Nel 2024, Google ha presentato Med-Gemini, una suite di modelli AI per la sanità in grado di generare referti radiologici, analizzare dati clinici ed elaborare immagini mediche complesse. Ma tra gli esempi celebrati nel paper di lancio, la AI ha “diagnosticato” un’infarto nel “basilar ganglia” — una struttura cerebrale che non esiste. L’errore, una fusione inesistente tra “basal ganglia” (reale) e “basilar artery” (diversa e altrettanto reale), è passato inosservato sia nel paper sia nel blog post ufficiale. Dopo che il neurologo Bryan Moore ha segnalato pubblicamente la svista, Google ha modificato silenziosamente il blog, senza correggere la pubblicazione scientifica.
L’azienda ha liquidato l’errore come una “semplice trascrizione sbagliata”, ma diversi esperti tra cui Maulin Shah (CMIO di Providence) e Jonathan Chen (Stanford) lo considerano un segnale allarmante di quanto siano ancora immature queste tecnologie per un impiego clinico autonomo. Il rischio maggiore? L’“automation bias”: l’umano smette di controllare un output generato da un sistema che nella maggior parte dei casi sembra corretto.
Altre AI sanitarie di Google, come MedGemma, hanno mostrato comportamenti simili: diagnosi corrette se la domanda era posta in un certo modo, completamente errate se riformulata con leggere variazioni. Questo solleva dubbi sulla coerenza semantica dei modelli, e sulla loro affidabilità in contesti reali dove la posta in gioco è la vita umana. In medicina, come nota Shah, “due lettere fanno la differenza”, ma l’intelligenza artificiale continua a inventare con sicurezza concetti falsi come un paziente affetto da patologia in una parte anatomica immaginaria.

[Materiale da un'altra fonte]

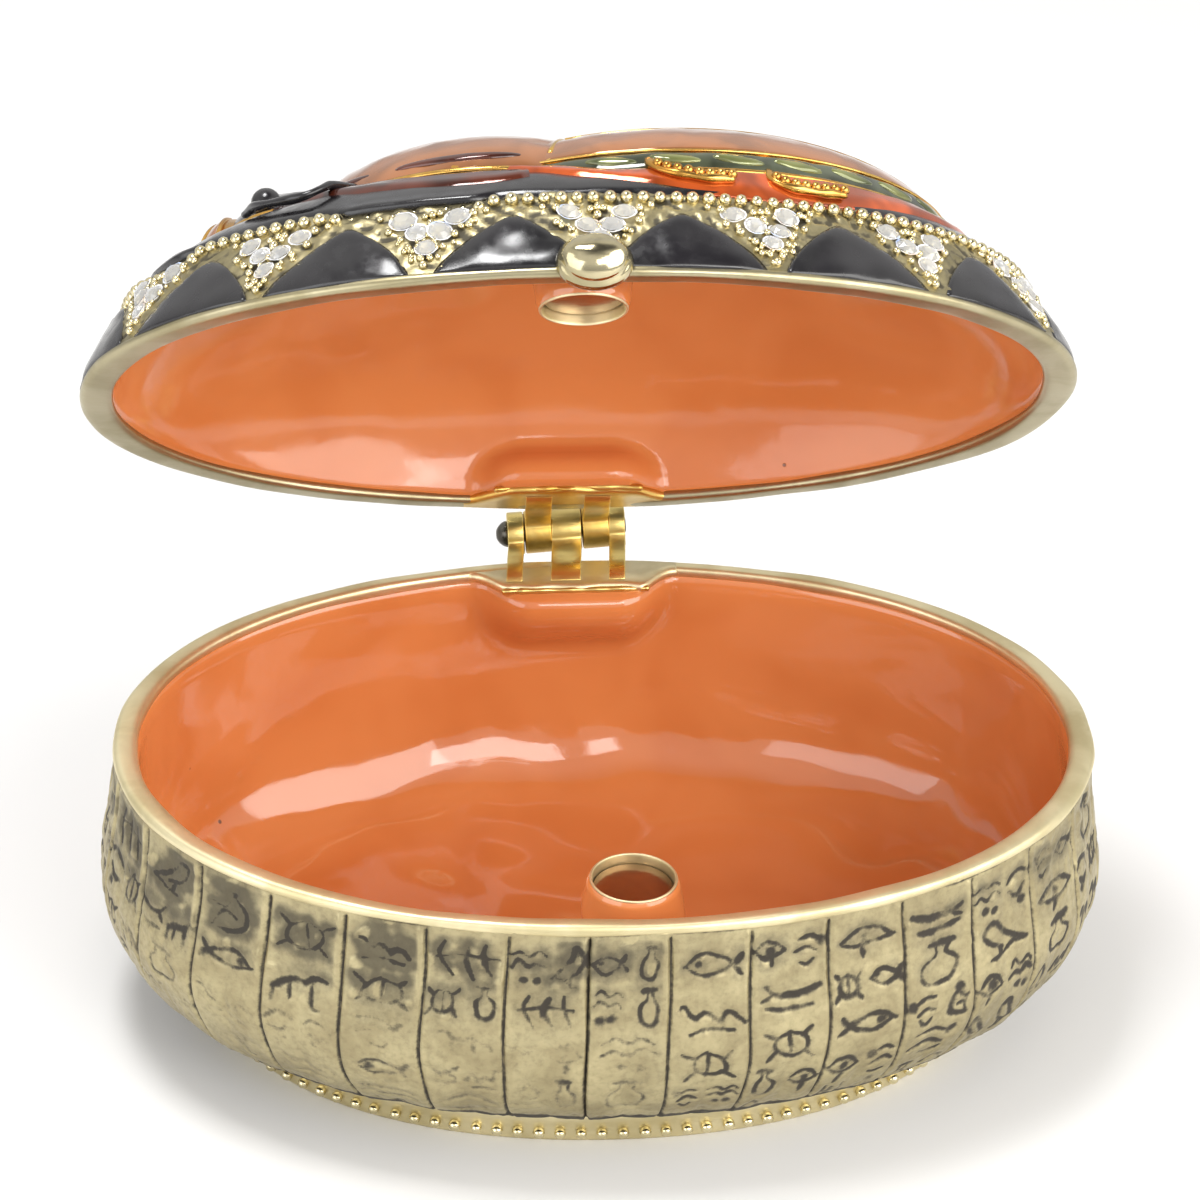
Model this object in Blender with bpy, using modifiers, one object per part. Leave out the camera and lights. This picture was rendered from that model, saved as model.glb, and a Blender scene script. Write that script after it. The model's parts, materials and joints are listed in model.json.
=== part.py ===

Il paradosso è evidente: AI presentate come capaci di superare l’occhio umano non sono nemmeno in grado di distinguere tra anatomia reale e fittizia. E se i ricercatori non si accorgono dell’errore nemmeno dopo decine di revisioni, il problema non è solo nell’algoritmo, ma nella filiera intera dell’adozione dell’AI in medicina.